Diperkirakan, sekitar tiga juta orang terkena dampak gempa tersebut, yang mana hampir sepertiga dari total penduduk Haiti. Dari jumlah tersebut, lebih dari satu juta orang kehilangan tempat tinggal segera setelahnya.

Para pengungsi terpaksa berlindung dengan material yang ditemukan dan tenda sumbangan. Penjarahan menjadi lebih lazim karena tidak adanya persediaan yang cukup dan diperburuk oleh ribuan tahanan yang kabur karena penjara yang rusak. 

Pada minggu kedua setelah kejadian, banyak penduduk kota mulai berdatangan ke daerah-daerah terpencil, baik atas kemauan mereka sendiri atau sebagai hasil dari program relokasi pemerintah. Hal tersebut dilakukan untuk meringankan kondisi yang padat dan tidak sehat.

Gempa Haiti (Sumber: Commons Wikimedia)

Kolera

Pada Oktober 2010, kasus kolera mulai muncul di sekitar Sungai Artibonite. Sungai terpanjang yang jadi sumber air minum utama terkontaminasi kotoran yang membawa bakteri kolera. Kecurigaan bahwa pasukan penjaga perdamaian PBB di Nepal yang ditempatkan di dekat sungai kemungkinan merupakan sumber wabah dibenarkan oleh laporan seorang ahli epidemiologi Prancis yang bocor, Desember 2010.

Epidemi mencapai tenda-tenda pengungsian di Port-au-Prince pada November 2010. Pada 2016, kolera membuat sekitar 770.000 orang di Port-au-Prince sakit dan menyebabkan efek fatal bagi lebih dari 9.200 orang. Laporan pada 2016 oleh organisasi Doctors Without Borders mengklaim bahwa banyak kasus kolera di Port-au-Prince kemungkinan tidak dilaporkan secara signifikan.

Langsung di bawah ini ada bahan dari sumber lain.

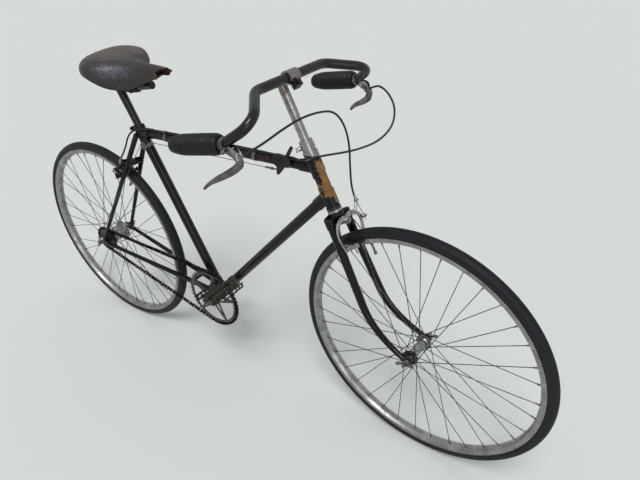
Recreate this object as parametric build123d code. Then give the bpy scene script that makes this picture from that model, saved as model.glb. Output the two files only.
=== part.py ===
from build123d import *
import os
from math import cos, pi, radians, sin, sqrt, tan

# Path racer bicycle with lugged frame, three-speed rear hub and turned-down handlebar.
# Built with X forward, Y to the rider's left and Z up, above the rear tyre's contact
# point, and written out with its origin at the middle of the saddle's top.

# Wheels
RIM_SEAT_RADIUS = 311.0
RIM_WALL_HEIGHT = 6.5
RIM_DEPTH = 8.5
RIM_WIDTH = 25.0
RIM_WALL = 1.8
TYRE_HEIGHT = 29.0
TYRE_WIDTH = 29.0
TYRE_NECK_WIDTH = 22.0
TYRE_BULGE_HEIGHT = 16.0
TYRE_TREAD_WIDTH = 13.0
SPOKES = 36
SPOKE_RADIUS = 1.0
SPOKE_CROSSINGS = 3
SPOKE_HOLE_INSET = 3.0
SPOKE_DISH = 2.5
FRONT_FLANGE_RADIUS = 20.0
FRONT_FLANGE_SPREAD = 33.0
FRONT_BARREL_RADIUS = 12.0
FRONT_HUB_HALF = 40.0
REAR_FLANGE_RADIUS = 34.0
REAR_FLANGE_SPREAD = 27.0
REAR_BARREL_RADIUS = 25.5
REAR_HUB_HALF = 36.0
FLANGE_THICKNESS = 3.0
FRONT_AXLE_RADIUS = 4.0
REAR_AXLE_RADIUS = 4.75
HUB_RUNNING_GAP = 0.3
CONE_LENGTH = 5.0
WING_REACH = 19.0
FRONT_WING_TURN = 15.0
REAR_WING_TURN = 49.0

# Frame geometry
WHEELBASE = 1175.0
CHAINSTAY_LENGTH = 505.0
BRACKET_DROP = 72.0
SEAT_ANGLE = 66.2
HEAD_ANGLE = 66.1
SEAT_TUBE_LENGTH = 560.0
TOP_JOINT_DROP = 19.0
FORK_RAKE = 75.4
FORK_SPAN = 408.0
HEAD_LENGTH = 124.0
TOP_JOINT_BELOW_HEAD_TOP = 26.0
DOWN_JOINT_ABOVE_HEAD_FOOT = 28.0
STEERING_REST = -4.3

# Tubes
HEAD_RADIUS = 15.9
HEAD_WALL = 1.5
SEAT_RADIUS = 14.3
SEAT_WALL = 1.5
TOP_RADIUS = 12.7
DOWN_RADIUS = 14.3
LUG_WALL = 2.2
LUG_REACH = 46.0
LUG_COLLAR = 9.0
LUG_EDGE = 3.0
LUG_SCOOP = 12.0
SEAT_LUG_FOOT = 26.0
BRAZE_GAP = 0.05
STEERER_RADIUS = 12.7
BINDER_DROP = 9.0
BINDER_RADIUS = 6.5
BINDER_HALF = 11.0
BINDER_SLOT = 2.0
BINDER_BOLT_RADIUS = 3.5
BINDER_HEAD_RADIUS = 5.5

# Bottom bracket and drive
SHELL_RADIUS = 20.5
SHELL_WIDTH = 68.0
SHELL_BORE = 17.0
CUP_DEPTH = 12.0
CUP_FLANGE = 2.5
BB_AXLE_RADIUS = 8.0
CHAINLINE = 42.0
CHAIN_PITCH = 12.7
RING_TEETH = 48
SPROCKET_TEETH = 20
ROLLER_RADIUS = 3.9
TOOTH_HEIGHT = 2.8
TOOTH_THICKNESS = 2.6
# Where a tooth's foot, flanks and top lie, as shares of the pitch
TOOTH_SHARES = (0.2, 0.38, 0.47, 0.53, 0.62, 0.8)
RING_RIM = 13.0
RING_HUB_RADIUS = 26.0
RING_STRUT_WIDTH = 6.5
RING_ARMS = 5
DRIVER_RADIUS = 19.0
DRIVER_REACH = 9.0
CHAIN_INNER_HALF = 2.0
CHAIN_OUTER_HALF = 3.6
CHAIN_PLATE_HALF = 4.2
CHAIN_WAIST_HALF = 3.0
CRANK_LENGTH = 170.0
CRANK_ANGLE = 46.0
CRANK_FACE = 54.0
CRANK_THICKNESS = 13.0
CRANK_BOSS_RADIUS = 15.0
CRANK_EYE_RADIUS = 11.0
COTTER_RADIUS = 4.75
COTTER_OFFSET = 8.5
COTTER_HALF = 19.0
PEDAL_CLEARANCE = 8.0
PEDAL_LENGTH = 100.0
PEDAL_TILT = -6.0
PEDAL_SPINDLE_RADIUS = 4.5
PEDAL_BARREL_RADIUS = 9.0
CAGE_HALF = 30.0
CAGE_HEIGHT = 24.0
CAGE_TEETH = 9
CAGE_TOOTH = 3.0
CAGE_THICKNESS = 2.0
CAGE_TIES = (10.0, 82.0)

# Stays
STAY_SPREAD = 57.5
SEAT_STAY_TOP_RADIUS = 8.0
SEAT_STAY_END_RADIUS = 5.8
SEAT_STAY_CAP = 7.0
CHAIN_STAY_RADIUS = 8.5
CHAIN_STAY_END_RADIUS = 6.2
CHAIN_STAY_TAPER = 0.94
CHAIN_STAY_SWEEP = 200.0
STAY_TIP_LENGTH = 22.0
REAR_END_THICKNESS = 5.0
REAR_END_SEAT = 8.0
BRIDGE_RADIUS = 5.5
BRIDGE_SHARE = 0.27

# Fork
CROWN_TOP = 14.0
CROWN_BOTTOM = 46.0
CROWN_RADIUS = 18.5
CROWN_DOME = 97.0
SOCKET_RADIUS = 13.4
STEERER_TOP = 160.0
BLADE_TOP_RADIUS = 11.2
BLADE_BEND_RADIUS = 10.0
BLADE_TIP_RADIUS = 6.6
BLADE_TOP_SPREAD = 30.0
BLADE_TIP_SPREAD = 50.0
# Points down each blade: distance below the head tube, forward and sideways
BLADE_LINE = {"crown": (22, 0, 30), "bend": (255, 0, 40)}
BLADE_BEND_LEAD = 75.0
BLADE_SECTIONS = 9
FORK_END_RADIUS = 11.0
FORK_END_THICKNESS = 5.0

# Bearings of the steering: rings above the head as height and step in from the race
RACE_RADIUS = 18.0
RACE_HEIGHT = 8.0
HEAD_RINGS = ((9, 0.0), (6, 2.4), (12, 0.6), (9, 1.4))
CLIP_TURN = 225.0
CLIP_REACH = 30.0

# Handlebar and stem
STEM_RADIUS = 11.1
STEM_FOOT = 70.0
STEM_HEIGHT = 308.0
STEM_CLAMP_WALL = 4.5
STEM_CLAMP_WIDTH = 34.0
STEM_REACH = 36.0
STEM_LIP_ANGLE = -45.0
STEM_LIP = (18.0, 20.0, 16.0)
STEM_SLOT = 2.5
BAR_RADIUS = 11.1
BAR_BEND_RADII = (44.0, 36.0, 30.0)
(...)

Beberapa organisasi mengajukan tuntutan terhadap PBB yang meminta tanggung jawab atas wabah kolera tersebut. PBB dianggap menjadi pihak yang bertanggung jawab untuk memasang sistem pengelolaan air dan limbah baru, dan memberi kompensasi kepada mereka yang jatuh sakit atau kehilangan kerabat karena kolera.